Our key Heinsights business objective is to help companies make process, technology, and
quality improvements within their organizations at the individual, project, and business unit levels.
How we interact with you the customer - the business processes we use and even the quality of the solution we provide
you - are shaped by our Heinsights
Values.
Systems Thinking
Probably
one of your most important goals is to ensure the effectiveness of the corporation. To be effective requires Systems Thinking!
A system is a combination of the human participants and the tools (process & technology) they use, operating within an
organizational system and culture to attain a defined goal. Simply put, to be
effective, an organization has to consider the combination of improvements that are needed by the people, processes, technology and culture that
comprise your work systems - see Figure 1 for
an illustration. You will notice we said combination of improvements - since these are the important components of your organizations/work systems
they all may play an important part in the implemented improvements.
Let's use the People-Process-Technology-Culture
Model in Figure 1 to clarify how these may affect organizational improvements. The components in the model are the key assets
of a corporation, which are needed to make it run. Let’s put these components into perspective: In our opinion, People are the most important assets, the Foundation, of our organizations; Processes
provide the HOW TOs to conduct our businesses - they exist to support our People, to make them more effective; Tools (e.g., Technology) exist to integrate with our processes, automate
them and make our people more productive (not replace them). And our Cultures
provide the glue - the values, expectations, freedoms, and constraints - that ties them all together.
Becoming effective in the Internet Age may require us to make major
sustained changes over a period of time. There are usually no short cuts (silver bullets)
we can take, although we continue to try. We help you to fully identify problem areas, including root causes, and propose
alternative solutions. And we assist you in choosing and implementing the right solution. We do heavily consider your culture
and the skill levels in our solution recommendations and implementations. Training and mentoring play a vital change implementation
role.
A Values-Driven Business Approach
Clearly, our Heinsights Values shape what we do as a company and how we do it. They provide us the framework for business strategy, business
development, and our entire cycle of customer interaction, including all of our product and service deliveries. They provide
us the guidance for continues improvement – in our services, our business practices, and in our business relationships.
And they guide us to develop “common sense” solutions for our clients and “common sense” practices
to deliver these solutions.
“Common Sense” Solutions
We don’t provide cookie cutter solutions. We work with you to design and implement solutions tailored to your
people and culture – meeting your content, quality, cost and schedule requirements. We provide you with reusable process,
technology and training components. We strongly believe in reusability – integrating components form our Heinsights library, from industry libraries, and from your own libraries
as applicable. We don’t reinvent when we don’t have to – saving you and us time and money. We also don’t
over-engineer a solution – we keep it simple, but flexible, with future growth in mind.

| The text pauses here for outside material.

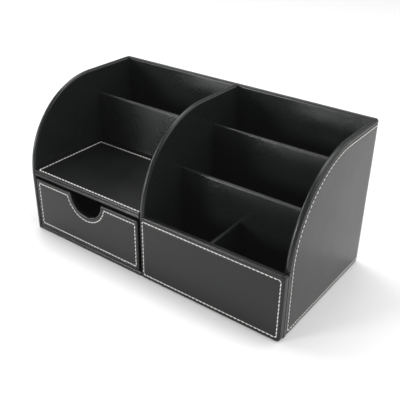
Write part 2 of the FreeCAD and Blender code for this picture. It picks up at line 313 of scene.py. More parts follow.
@dataclass(frozen=True)
class WallOutline(Outline):
    """A wall seen square on, or the outer walls unrolled: a level foot and top, and two ends.

    An end with a radius is upright and then turns a quarter to the top; one without is upright all
    the way. Below step_height the starting end stands back by step_back, and lines drawn in by no
    more than folded keep only step_share of that there.
    """

    start: float
    end: float
    foot: float
    top: float
    start_radius: float = 0.0
    end_radius: float = 0.0
    step_height: float = 0.0
    step_back: float = 0.0
    step_share: float = 1.0
    folded: float = 2.1 * MM

    def from_rim(self, u: float, v: float) -> float:
        """How far a point lies in from the top and the curved ends.

        Args:
            u: How far along the wall the point is.
            v: How high it is.

        Returns:
            The distance to the nearest rim.
        """
        for radius, into_bend in ((self.start_radius, self.start + self.start_radius - u),
                                  (self.end_radius, u - self.end + self.end_radius)):
            if radius and into_bend > 0.0:
                return radius - math.hypot(into_bend, max(v - self.top + radius, 0.0))
        return self.top - v

    def points(self, inset: Sides) -> list[Point]:
        """The outline drawn in by inset, counter-clockwise from the start of its foot.

        Args:
            inset: How far it is drawn in from each side.

        Returns:
            The points of the closed line.
        """
        low, last = self.foot + inset.bottom, self.end - inset.right
        share = self.step_share if inset.left <= self.folded else 1.0
        stepped = self.start + max(self.step_back, inset.left * share)
        start = (stepped if self.step_height else self.start + inset.left, low)
        foot = [start, *self.run(start, (last, low), self.end - self.start), (last, low)]
        up = foot + self.far_end((last, low), inset)
        over = up + self.top_and_near_end(up[-1], inset)
        if not self.step_height:
            return over + self.run(over[-1], start, self.top - self.foot - self.start_radius)
        under = (stepped, self.step_height)
        return [*over, under, *self.run(under, start, self.step_height - self.foot)]

    def far_end(self, foot: Point, inset: Sides) -> list[Point]:
        """The far end, from above its foot up to the top.

        Args:
            foot: The end's foot.
            inset: How far the outline is drawn in.

        Returns:
            The points after the foot.
        """
        if not self.end_radius:
            head = (foot[0], self.top - inset.top)
            return [*self.run(foot, head, self.top - self.foot), head]
        spring = self.top - self.end_radius
        upright = self.run(foot, (foot[0], spring), spring - self.foot)
        return upright + turn((self.end - self.end_radius, spring), self.end_radius - inset.top,
                              0.0, QUARTER, self.parts(self.end_radius * QUARTER))

    def top_and_near_end(self, start: Point, inset: Sides) -> list[Point]:
        """The top, and the near end as far as its step, or the bottom of its curve without one.

        Args:
            start: Where the top starts, at the far end.
            inset: How far the outline is drawn in.

        Returns:
            The points after the start.
        """
        first = self.start + inset.left
        level = self.end - self.start - self.end_radius - self.start_radius
        if not self.start_radius:
            head = (first, self.top - inset.top)
            return [*self.run(start, head, level), head]
        spring = self.top - self.start_radius
        radius = self.start_radius - inset.top
        lowest = math.asin(max(self.step_height - spring, 0.0) / radius)
        bend = turn((self.start + self.start_radius, spring), radius, QUARTER, math.pi - lowest,
                    self.parts(self.start_radius * QUARTER))
        over = self.run(start, bend[0], level) + bend
        if not 0.0 < self.step_height < spring:
            return over
        ledge = (first, self.step_height)
        return [*over, *self.run(over[-1], ledge, spring - self.step_height), ledge]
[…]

“Common Sense” Business Practices
We use practices and standards that make sense for the type, size and
complexity of your engagement. We make the appropriate choice of practices needed when we plan your engagements. We plan our
efforts carefully with you and consider all of you requirements, including content, quality, cultural, cost and schedule constraints,
and other requirements as applicable. Accordingly, we assemble project practices appropriate for the effort – project
management and control, partner management (including requirements definition and management), process assessment, design,
construction, training development & delivery, and organizational deployment and communication. In other words we don’t
use a cookie cutter approach in our business practices either – all are tailored to your specific engagement.